One part that may seem out of place is the consideration of chest wall RT only for certain intermediate risk patients in the adjuvant group. This has not been studied, but I kept it as an option for a few reasons. 1) 65-70% of locoregional recurrences are in the chest wall and the remainder are in the regional nodes 2) There is added toxicity by treating the regional lymph nodes 3) If you have an intermediate risk patient like the woman above, perhaps we say her overall risk is 12% (10-15% is a reasonable range). 8% of those are in the chest wall, 4 % in the nodes. By treating chest wall alone we reduce the risk to maybe 1-2% and then overall LRR is about 4-5%. If I have a hard time meeting OAR constraints, I have no worries about dropping coverage to something like 80% / 80%. And if you are doing that, one could make an argument just to leave them out. We know that it is defensible to not treat the patient to begin with, so this is a potential middle road. I wonder if anyone will ever study this approach. The only PMRT study I know that only treated the chest wall alone was a Chinese study looking at T1-T2N0M0 triple negative patients treated with adjuvant chemotherapy then randomized to chest wall RT vs no further treatment. PMRT to chest wall was associated with a >10% overall survival benefit, but this study appears mostly ignored.

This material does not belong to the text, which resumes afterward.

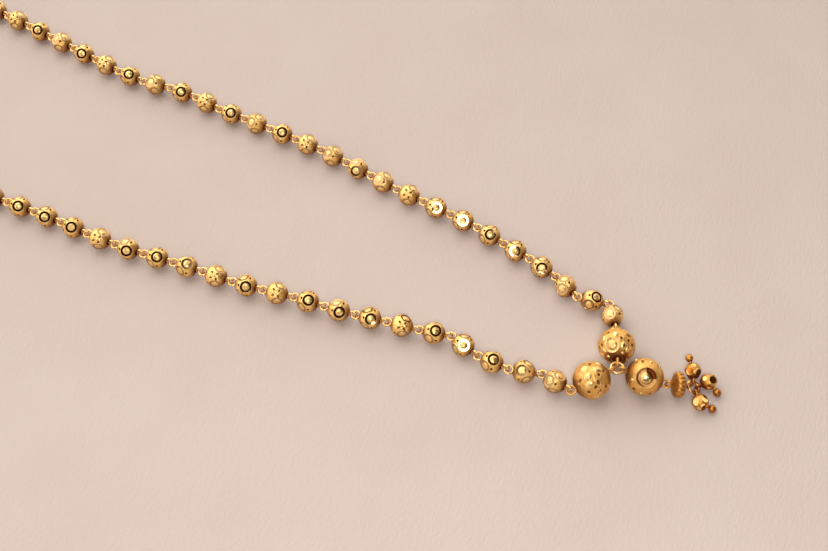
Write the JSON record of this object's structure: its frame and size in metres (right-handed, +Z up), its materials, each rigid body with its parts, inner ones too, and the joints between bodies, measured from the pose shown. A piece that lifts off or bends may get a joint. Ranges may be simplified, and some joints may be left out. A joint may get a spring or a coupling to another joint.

First is the neoadjuvant chemotherapy patients, which considers the results of B51:
Next is the adjuvant chemotherapy patients.
I hope you find this helpful in generating your own way to treat these patients. Do not overthink it. Most answers are correct and more often than not, we confuse ourselves. For example, a patient comes to you that was eligible for both Z-11 and MA.20 which means whole breast RT alone works fine or it means treating the regional nodes will improve DFS. Who really knows? Believe one or the other and stick with it.
The risk of recurrence remains low. Be conservative in meeting OAR constraints and be comfortable with reducing coverage - i.e. APBI works so if you are only treating 90% of the breast PTV with 90% of the RX dose, as long as the tumor bed is covered by 95%, you are all good.
Breast often seems like the worst, but that’s because we overthink it. I’ve said to friends, if you’re a community generalist, you are a breast cancer specialist - you already know what to do. Develop a system, stick with it, adjust as new data comes out.
Love you all,
Simul
Thanks! Just curious- in your textual example of a low risk pT2N1 patient you state PMRT is likely minimally beneficial (I agree, see eg SUPREMO). Yet your flowchart algorithm treats these patients always? You’d just do CW alone if deescalating?